Exercise details: Find the lines that hold "with". Report only how many there are.

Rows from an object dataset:
══════════════════════════════

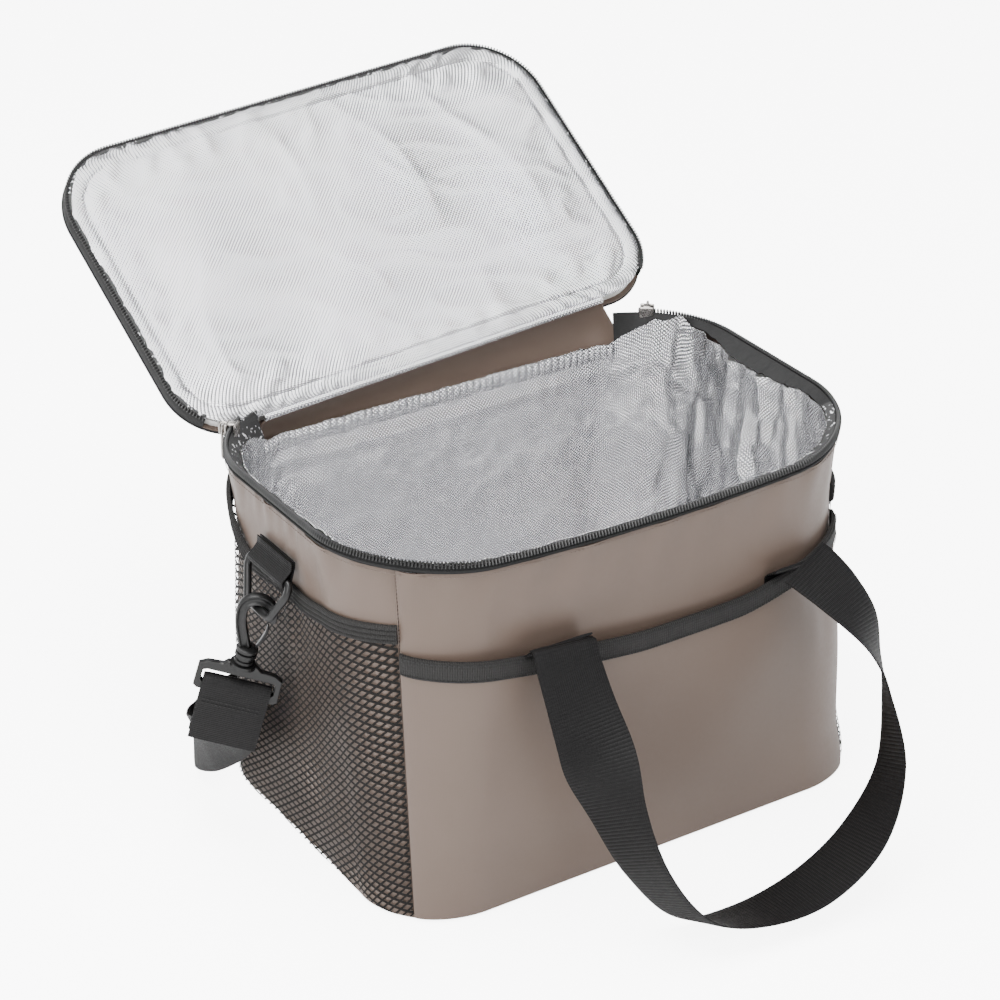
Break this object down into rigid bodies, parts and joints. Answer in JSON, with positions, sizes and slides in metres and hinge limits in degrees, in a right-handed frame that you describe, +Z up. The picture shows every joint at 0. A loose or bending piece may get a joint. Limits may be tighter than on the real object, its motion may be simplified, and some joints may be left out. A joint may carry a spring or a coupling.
{
  "type": "insulated cooler bag",
  "caption": "Soft rectangular insulated bag with a zipped padded lid, foil lining, front and mesh side pockets, webbing handles and a clip-on shoulder strap.",
  "frame": {"origin": "centre of the underside of the base panel, on the floor", "axes": "+Z up; +X along the long side; the front, with the large pocket, faces -Y"},
  "size_m": [0.4298, 0.5071, 0.3382],
  "materials": {
    "taupe_fabric": "coated oxford fabric, matt",
    "foil": "metallised insulating film, embossed",
    "foam": "closed-cell insulating foam",
    "black_webbing": "ribbed polyester webbing and tape",
    "black_net": "elastic knitted net over taupe",
    "zip_teeth": "coil zip teeth",
    "black_plastic": "moulded acetal, satin",
    "nickel": "nickel-plated die casting"
  },
  "bodies": {
    "bag": {"base_panel": "taupe_fabric", "front_panel": "taupe_fabric", "back_panel": "taupe_fabric", "left_side_panel": "taupe_fabric", "right_side_panel": "taupe_fabric", "front_pocket_panel": "taupe_fabric", "hinge_strip": "taupe_fabric", "liner_walls": "foil", "liner_floor": "foil", "base_foam": "foam", "front_foam": "foam", "back_foam": "foam", "left_foam": "foam", "right_foam": "foam", "front_pocket_binding": "black_webbing", "pocket_elastic_left": "black_webbing", "pocket_elastic_right": "black_webbing", "body_zip_tape": "black_webbing", "zip_end_tab_left": "black_webbing", "zip_end_tab_right": "black_webbing", "front_handle_anchor_left": "black_webbing", "front_handle_anchor_right": "black_webbing", "back_handle_anchor_left": "black_webbing", "back_handle_anchor_right": "black_webbing", "ring_tab_left": "black_webbing", "ring_tab_right": "black_webbing", "shoulder_strap": "black_webbing", "mesh_pocket_left": "black_net", "mesh_pocket_right": "black_net", "body_zip_teeth": "zip_teeth"},
    "lid": {"lid_outer_panel": "taupe_fabric", "lid_foam": "foam", "lid_liner": "foil", "lid_zip_tape": "black_webbing", "lid_zip_teeth": "zip_teeth", "lid_hinge_hem": "taupe_fabric"},
    "front_handle": {"front_handle": "black_webbing"},
    "back_handle": {"back_handle": "black_webbing"},
    "adjuster": {"strap_adjuster": "black_plastic"},
    "slider_left": {"slider_left": "nickel"},
    "puller_left": {"puller_left": "nickel"},
    "ring_left": {"d_ring_left": "black_plastic"},
    "strap_end_left": {"strap_base_left": "black_plastic", "strap_end_left": "black_webbing"},
    "hook_left": {"snap_hook_left": "black_plastic"},
    "gate_left": {"hook_gate_left": "black_plastic"},
    "slider_right": {"slider_right": "nickel"},
    "puller_right": {"puller_right": "nickel"},
    "ring_right": {"d_ring_right": "black_plastic"},
    "strap_end_right": {"strap_base_right": "black_plastic", "strap_end_right": "black_webbing"},
    "hook_right": {"snap_hook_right": "black_plastic"},
    "gate_right": {"hook_gate_right": "black_plastic"}
  },
  "joints": [
    {"name": "lid_hinge", "type": "hinge", "parent": "bag", "child": "lid", "pos_m": [0, 0.096, 0.2185], "axis": [0.9994, 0.028, 0.018], "range_deg": [0, 145]},
    {"name": "front_handle_swing", "type": "hinge", "parent": "bag", "child": "front_handle", "pos_m": [0.016, -0.125, 0.16], "axis": [-1, 0, 0], "range_deg": [0, 112]},
    {"name": "back_handle_swing", "type": "hinge", "parent": "bag", "child": "back_handle", "pos_m": [0, 0.116, 0.166], "axis": [1, 0, 0], "range_deg": [0, 105]},
    {"name": "adjuster_slide", "type": "slide", "parent": "bag", "child": "adjuster", "axis": [1, 0, 0], "range_m": [-0.01, 0.01]},
    {"name": "slider_left_run", "type": "hinge", "parent": "bag", "child": "slider_left", "pos_m": [-0.096, 0.039, 0.22], "axis": [0, 0, 1], "range_deg": [0, 38]},
    {"name": "puller_left_swing", "type": "hinge", "parent": "slider_left", "child": "puller_left", "pos_m": [-0.1479, 0.0909, 0.2196], "axis": [0.7071, 0.7071, 0], "range_deg": [0, 150]},
    {"name": "ring_left_swing", "type": "hinge", "parent": "bag", "child": "ring_left", "pos_m": [-0.17, 0, 0.178], "axis": [0, 1, 0], "range_deg": [0, 50]},
    {"name": "strap_end_left_swing", "type": "hinge", "parent": "bag", "child": "strap_end_left", "pos_m": [-0.17, 0, 0.178], "axis": [0, 1, 0], "range_deg": [0, 50]},
    {"name": "hook_left_swivel", "type": "hinge", "parent": "strap_end_left", "child": "hook_left", "pos_m": [-0.18489, 0.00438, 0.12683], "axis": [0.227, -0.145, 0.963], "range_deg": [-14, 14]},
    {"name": "gate_left_press", "type": "hinge", "parent": "hook_left", "child": "gate_left", "pos_m": [-0.18005, 0.00128, 0.13218], "axis": [-0.539, -0.8423, 0.0002], "range_deg": [0, 14], "stiffness_Nm_per_rad": 0.02, "springref_deg": -8.59},
    {"name": "slider_right_run", "type": "hinge", "parent": "bag", "child": "slider_right", "pos_m": [0.096, 0.039, 0.22], "axis": [0, 0, -1], "range_deg": [0, 38]},
    {"name": "puller_right_swing", "type": "hinge", "parent": "slider_right", "child": "puller_right", "pos_m": [0.14318, 0.09523, 0.2196], "axis": [0.766, -0.6428, 0], "range_deg": [0, 150]},
    {"name": "ring_right_swing", "type": "hinge", "parent": "bag", "child": "ring_right", "pos_m": [0.17, 0, 0.178], "axis": [0, -1, 0], "range_deg": [0, 50]},
    {"name": "strap_end_right_swing", "type": "hinge", "parent": "bag", "child": "strap_end_right", "pos_m": [0.17, 0, 0.178], "axis": [0, -1, 0], "range_deg": [0, 50]},
    {"name": "hook_right_swivel", "type": "hinge", "parent": "strap_end_right", "child": "hook_right", "pos_m": [0.18489, 0.00438, 0.12683], "axis": [0.227, 0.145, -0.963], "range_deg": [-14, 14]},
    {"name": "gate_right_press", "type": "hinge", "parent": "hook_right", "child": "gate_right", "pos_m": [0.18005, 0.00128, 0.13218], "axis": [-0.539, 0.8423, -0.0002], "range_deg": [0, 14], "stiffness_Nm_per_rad": 0.02, "springref_deg": -8.59}
  ],
  "couplings": [
    {"joint": "strap_end_left_swing", "follows": "ring_left_swing", "ratio": 1},
    {"joint": "strap_end_right_swing", "follows": "ring_right_swing", "ratio": 1}
  ]
}
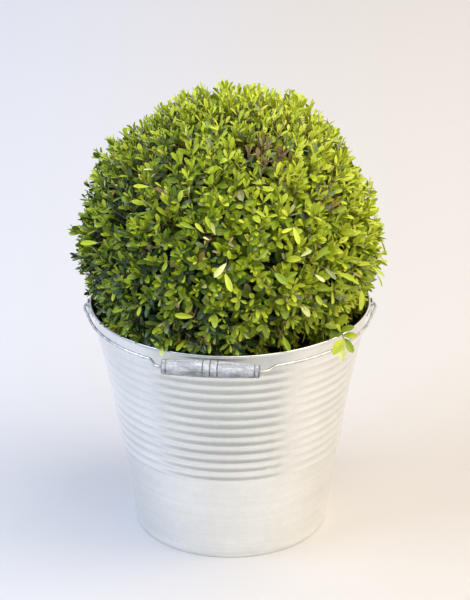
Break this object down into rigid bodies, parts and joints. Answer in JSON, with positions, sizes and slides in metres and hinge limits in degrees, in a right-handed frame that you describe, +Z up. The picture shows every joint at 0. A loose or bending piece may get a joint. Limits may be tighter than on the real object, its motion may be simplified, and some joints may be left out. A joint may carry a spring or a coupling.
{
  "type": "potted boxwood ball in a bucket",
  "caption": "Boxwood clipped to a ball, growing in a ribbed galvanised bucket with a swinging wire bail and a turned wooden grip.",
  "frame": {"origin": "middle of the bucket's foot, on the surface that it stands on", "axes": "+Z up; the bail lies down on the front side, towards -Y, and its ears are at the left and right, on X"},
  "size_m": [0.3105, 0.3248, 0.4654],
  "materials": {
    "galvanised_steel": "dull galvanised zinc with small pale specks",
    "ear_steel": "dull galvanised zinc",
    "wire_steel": "drawn galvanised wire",
    "whitewashed_wood": "turned, weathered and white-washed",
    "potting_soil": "damp dark potting soil",
    "boxwood_bark": "rough grey-brown bark",
    "boxwood_leaf": "waxy small leaves"
  },
  "bodies": {
    "bucket": {"bucket_wall": "galvanised_steel", "bucket_bottom": "galvanised_steel", "ear_left": "ear_steel", "ear_right": "ear_steel", "soil": "potting_soil", "main_stem": "boxwood_bark", "foliage_ball": "boxwood_leaf"},
    "bail": {"bail_wire": "wire_steel"},
    "grip": {"wooden_grip": "whitewashed_wood"}
  },
  "joints": [
    {"name": "bail_swing", "type": "hinge", "parent": "bucket", "child": "bail", "pos_m": [0, 0, 0.2415], "axis": [-1, 0, 0], "range_deg": [-22, 5]},
    {"name": "grip_spin", "type": "hinge", "parent": "bail", "child": "grip", "pos_m": [-0.01867, -0.15202, 0.23832], "axis": [0.9925, -0.1218, -0.0026], "continuous": true}
  ]
}
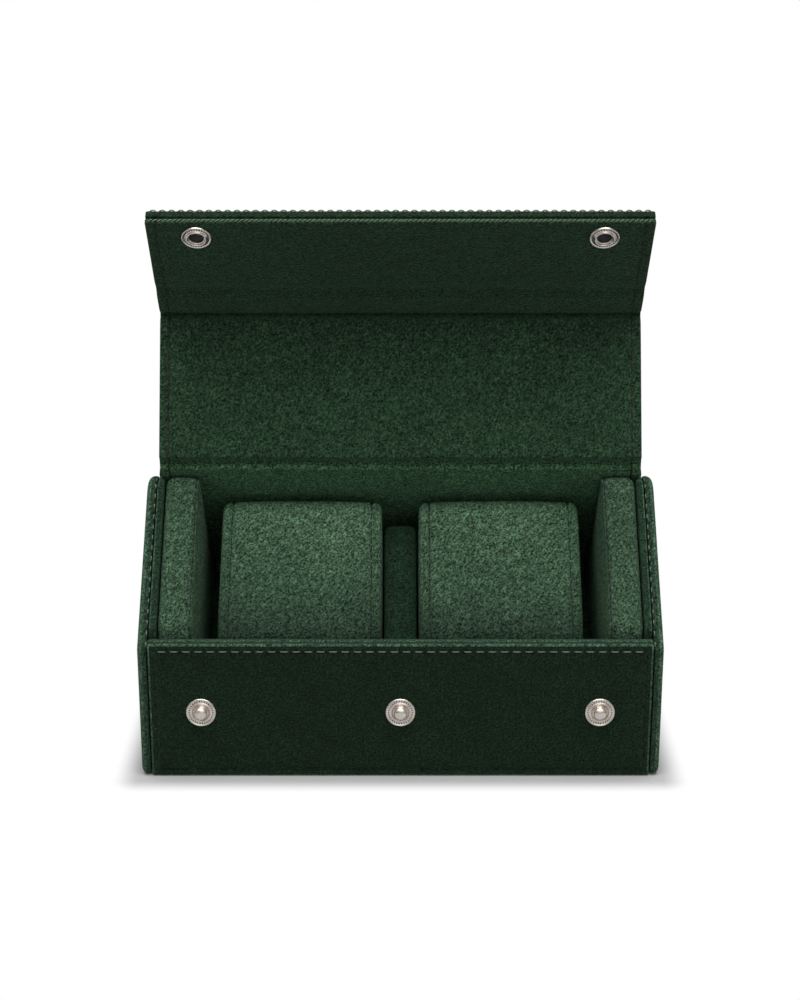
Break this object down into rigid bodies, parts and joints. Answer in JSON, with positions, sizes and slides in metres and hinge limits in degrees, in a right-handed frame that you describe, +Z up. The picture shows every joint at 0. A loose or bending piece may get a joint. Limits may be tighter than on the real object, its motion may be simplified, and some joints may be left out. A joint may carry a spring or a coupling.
{
  "type": "watch travel case",
  "caption": "House-shaped travel case with a folding snap-down lid, padded ends and lift-out pillows that hold wristwatches.",
  "frame": {"origin": "middle of the flat base, on the surface the case stands on, centred between the stud heads in front and the rear wall", "axes": "+X to the right along the case, +Y from the front wall to the back, +Z up"},
  "size_m": [0.19, 0.1084, 0.202],
  "materials": {
    "outer_cover": "dark green suede cloth over board",
    "end_cover": "dark green suede cloth over board, stitched edge",
    "lining": "green suede lining",
    "pad_cover": "green suede over foam",
    "pillow_cover": "green suede over foam, seamed",
    "foam": "bare foam",
    "snap_metal": "warm nickel plate",
    "rivet_metal": "plain nickel plate"
  },
  "bodies": {
    "case": {"front_panel": "outer_cover", "front_lining": "lining", "bottom_board": "outer_cover", "floor_lining": "lining", "rear_panel": "outer_cover", "rear_lining": "lining", "rear_slope_panel": "outer_cover", "rear_slope_lining": "lining", "end_plate_left": "end_cover", "end_plate_right": "end_cover", "end_layer_left": "lining", "end_layer_right": "lining", "end_pad_left": "pad_cover", "end_pad_right": "pad_cover", "cradle_ramp": "lining", "cradle_toe": "lining", "divider": "lining", "ridge_roll": "outer_cover", "snap_studs": "snap_metal", "stud_rivets": "rivet_metal"},
    "lid_main": {"lid_main_board": "outer_cover", "lid_main_lining": "lining", "fold_roll": "outer_cover"},
    "lid_strip": {"lid_strip_board": "outer_cover", "lid_strip_lining": "lining", "eave_roll": "outer_cover"},
    "lid_flap": {"lid_flap_board": "outer_cover", "lid_flap_lining": "lining", "snap_sockets": "snap_metal", "socket_caps": "snap_metal"},
    "pillow_left": {"pillow_band_left": "pillow_cover", "pillow_ends_left": "pillow_cover", "pillow_core_left": "foam"},
    "pillow_right": {"pillow_band_right": "pillow_cover", "pillow_ends_right": "pillow_cover", "pillow_core_right": "foam"}
  },
  "joints": [
    {"name": "lid_hinge", "type": "hinge", "parent": "case", "child": "lid_main", "pos_m": [0, -0.00257, 0.10612], "axis": [-1, 0, 0], "range_deg": [-157.5, 20]},
    {"name": "lid_fold", "type": "hinge", "parent": "lid_main", "child": "lid_strip", "pos_m": [0, 0.01746, 0.15885], "axis": [1, 0, 0], "range_deg": [-59.9, 7.7]},
    {"name": "flap_fold", "type": "hinge", "parent": "lid_strip", "child": "lid_flap", "pos_m": [0, 0.0025, 0.17732], "axis": [-1, 0, 0], "range_deg": [-43.3, 8]},
    {"name": "pillow_left_lift", "type": "slide", "parent": "case", "child": "pillow_left", "axis": [0, -0.7278, 0.6858], "range_m": [0, 0.075]},
    {"name": "pillow_right_lift", "type": "slide", "parent": "case", "child": "pillow_right", "axis": [0, -0.7278, 0.6858], "range_m": [0, 0.075]}
  ],
  "couplings": [
    {"joint": "lid_fold", "follows": "lid_hinge", "ratio": 0.37968}
  ]
}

══════════════════════════════

Correct output: 8